How climate change could crash the global insurance sector
Munich Re, the world’s largest reinsurance firm, warns premium rises could become a social issue
Climate change could make insurance unaffordable for ordinary people leading to wide-ranging social issues, the world’s largest reinsurance firm has warned.
Citing £18bn of losses from the recent Californian wildfires, Ernst Rauch, Munich Re’s chief climatologist, told The Guardian costs could soon be widely felt, with premium rises already under discussion with clients holding asset concentrations in vulnerable parts of the state.
“If the risk from wildfires, flooding, storms or hail is increasing then the only sustainable option we have is to adjust our risk prices accordingly. In the long run it might become a social issue,” he said, warning that “affordability is so critical [because] some people on low and average incomes in some regions will no longer be able to buy insurance.”
“What makes the insurance industry's relationship with climate change so unique is the fact that the industry is built on the concept of managing risk,” says The Ecologist, and “with climate change set to be one of the greatest risks of them all, insurers stand to be impacted in significant and far-reaching ways.”
Analysing decades worth of data, Munich Re, the world’s largest reinsurance company, concluded the spike in wildfires, and hence insurance claims, was “broadly consistent with climate change”.
It is the first time an insurer has linked wildfires to climate change, and the repercussions across the entire sector could be huge.
The UK insurance industry is the largest in Europe and the third largest in the world. The industry manages total investments that equate to 25% of the UK’s net worth, “making it pivotal to our economy”, says the Ecologist.
This “may also influence several court cases testing the liability of fossil fuel companies for the effects of global warming”, The Guardian says.

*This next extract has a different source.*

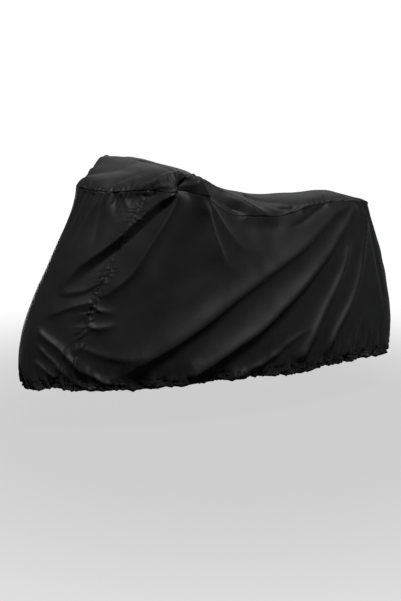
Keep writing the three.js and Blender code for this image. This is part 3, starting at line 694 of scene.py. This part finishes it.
def spaced(start, stop, step):
    """Evenly spaced values from start to stop, about a step apart."""
    return np.linspace(start, stop, int(round((stop - start) / step)) + 1)


def build_side(name, side, laps, settings):
    """A side panel, with a turned hem."""
    stations = spaced(PUCKER_SEAM - STATION_LAP, TAIL + STATION_LAP, STATION_STEP)
    levels = spaced(CAP_SEAM - LEVEL_LAP, HEM, LEVEL_STEP)
    patch = lay_patch(stations, levels, side, settings, laps)
    finish_panel(name, turn_hem(patch, settings.hem_width, settings.hem_gap), settings)


def build_front(settings):
    """The front panel, between the two puckered seams, with a turned hem."""
    stations = spaced(0.0, PUCKER_SEAM + STATION_LAP, STATION_STEP)
    levels = spaced(CAP_SEAM - LEVEL_LAP, HEM, LEVEL_STEP)
    left, right = (lay_patch(stations, levels, side, settings, ("cap", "pucker")) for side in (1, -1))
    shared = np.zeros(left.number.shape, bool)
    shared[-1] = True
    patch = drop_unused(join_patches(right, left, shared))
    finish_panel("front_panel", turn_hem(patch, settings.hem_width, settings.hem_gap), settings)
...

In the US, for example, numerous cities and one state — Rhode Island — are suing the oil industry over the impact of fossil fuel emissions.
“The litigation is likely to run for some years, and it is not yet clear whether it will be decided in state or federal courts”, says the Financial Times, “but if the 38 oil companies being sued lose, they are very likely to claim some or all of their costs back on their insurance policies.”

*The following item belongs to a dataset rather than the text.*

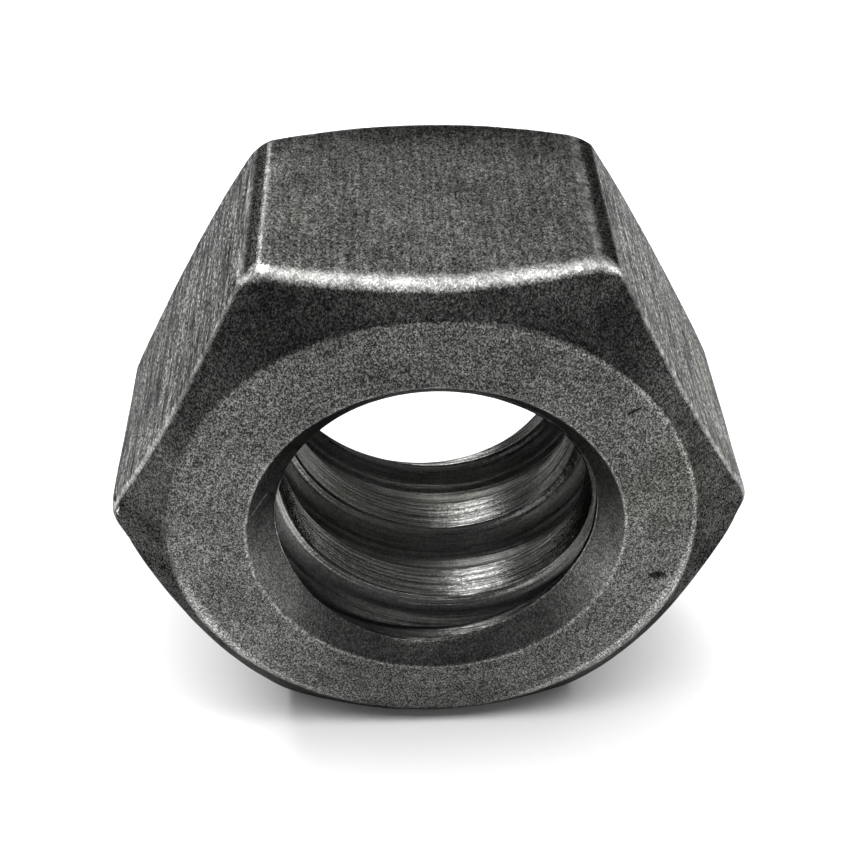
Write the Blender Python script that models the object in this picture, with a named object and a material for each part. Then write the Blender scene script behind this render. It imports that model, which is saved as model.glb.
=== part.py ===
"""Hex nut for coil rod, three-quarter inch with 4.5 turns to the inch.

The nut is one solid piece of steel. It stands on one of its six flats, with its bore along Y,
its front bearing face towards -Y and its origin at the middle of the bore. It is modelled with
its bore along Z and its front face up, and its object is then turned to stand.
"""

import math

import bmesh
import bpy
from mathutils import Matrix

INCH = 0.0254

# Outside of the nut, in metres.
ACROSS_FLATS = 1.125 * INCH
THICKNESS = 0.01686
BAR_CORNER_DIAMETER = 0.03244
FRONT_FACE_DIAMETER = 0.0261
FRONT_CHAMFER_ANGLE = math.radians(38.9)
BACK_FACE_DIAMETER = 0.0254
BACK_CHAMFER_ANGLE = math.radians(35.0)

# Threaded bore. In a nut the crests are the narrowest part and the roots the widest.
THREAD_PITCH = INCH / 4.5
CREST_DIAMETER = 0.0160
ROOT_DIAMETER = 0.0188
CREST_WIDTH = 0.40 * THREAD_PITCH
CREST_DEPTH_BELOW_FRONT = 0.0051
MOUTH_DIAMETER = 0.01888
COUNTERSINK_DEPTH = 0.00165

# Fineness of the round shapes.
BODY_STEPS = 96
THREAD_STEPS = 60
GROOVE_STEPS = 8
OVERRUN = 0.002
MERGE_DISTANCE = 0.000001

BORE_BOTTOM_DIRECTION = math.radians(270)


def clear_scene():
    """Start from an empty scene."""
    for old in list(bpy.data.objects):
        bpy.data.objects.remove(old, do_unlink=True)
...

Neil Beresford, partner at law firm Clyde & Co, predicts “the insurance industry’s exposure could go up to tens or even hundreds of billions of dollars.”
This could easily see firms increase their premiums, the knock-on effect of which could pose a threat to social order warns Nicolas Jeanmart, the head of personal insurance, general insurance and macroeconomics at Insurance Europe, which speaks for 34 national insurance associations.
“The sector is concerned that continuing global increases in temperature could make it increasingly difficult to offer the affordable financial protection that people deserve, and that modern society requires to function properly,” he said.